The challenge will close on Debember 17th, 11:59PM UTC, the deadline for entry and forming teams is the 10th.

Everyone that is interested in participating should first get set up on kaggle, if that has not happend yet. Don’t worry, it is quite easy and all the necessary steps are documented quite well on kaggle.com. (If you are a kaggle user already, even better)
Ater signup then go to the PLAsTiCC competition and accept the rules. You will be automatically asked when you try to download the data.
Download the data or create a (private) kaggle kernel, so that you can look at the data
Try to get familiar with the problem space by reading the material in the Competition: description, data, and evaluation are must reads
Look at the Kernels that are there already to get familiar with what this challenge is about and to also get inspiration (and learn a lot!) from what other people have done and shared already.

We should have a phase of about 1 week for everyone to do this, do some first submissions e.g. of baseline models etc and get familiar with the process on kaggle and with the dataset. This also enables us to make many more submissions than if we form a team right from the start.

On the 5th of December we should then form a team on kaggle (which is done by inviting/merging teams) and work together for the remaining 2 weeks (12 days). There is a maximum of 8 people allowed per kaggle team. Right now I think we are 8 that have signalled interest. If there should be more by then, we could either say the “top 8” of us on the leaderboard get on the team (I would not be sure to be on it then ), or we could simply split into two teams (but then could not share ideas between teams until after the competition ends)

To keep it simple and as everyone is on this forum anyways, I would then set up private groupchats (which kinda work like slack etc.) here in the forum. So we would have a private team chat/thread (or 2 in case of 2 teams.)

I can continue to coordinate during the challenge and dedicate some time to it, but just to be clear I am neither an experienced kaggler nor an experienced deep learning practicioner! So the goal would be to all learn from each other.

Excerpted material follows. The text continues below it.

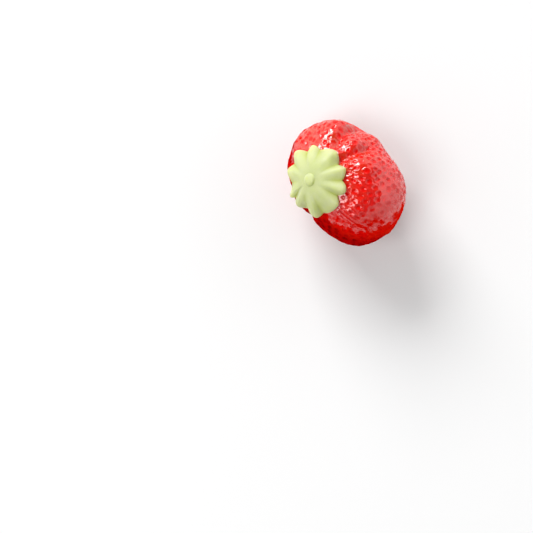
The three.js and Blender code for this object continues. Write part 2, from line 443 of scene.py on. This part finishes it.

paul · November 29, 2018, 1:27pm

Sounds like a good plan to me. I’ll try to keep a log of my submissions around in a simple form (rationale, source code, submission file, score). The submission file has about 3.5 million entries (11MB compressed). Here is a top-3 competitor’s confusion matrix:

jeremy · November 29, 2018, 3:14pm

I suggest that you add people to the team before they make any individual submissions (i.e. ASAP). Otherwise, you might find that the total submission count for the individuals is higher than the max allowed, and you won’t be able to create the team.

knesgood · November 29, 2018, 3:52pm

I don’t know I’ll have the bandwidth to work on this with a team, but I’ll cheer from the sidelines while I try this in what spare time I can find. Good luck, competitors!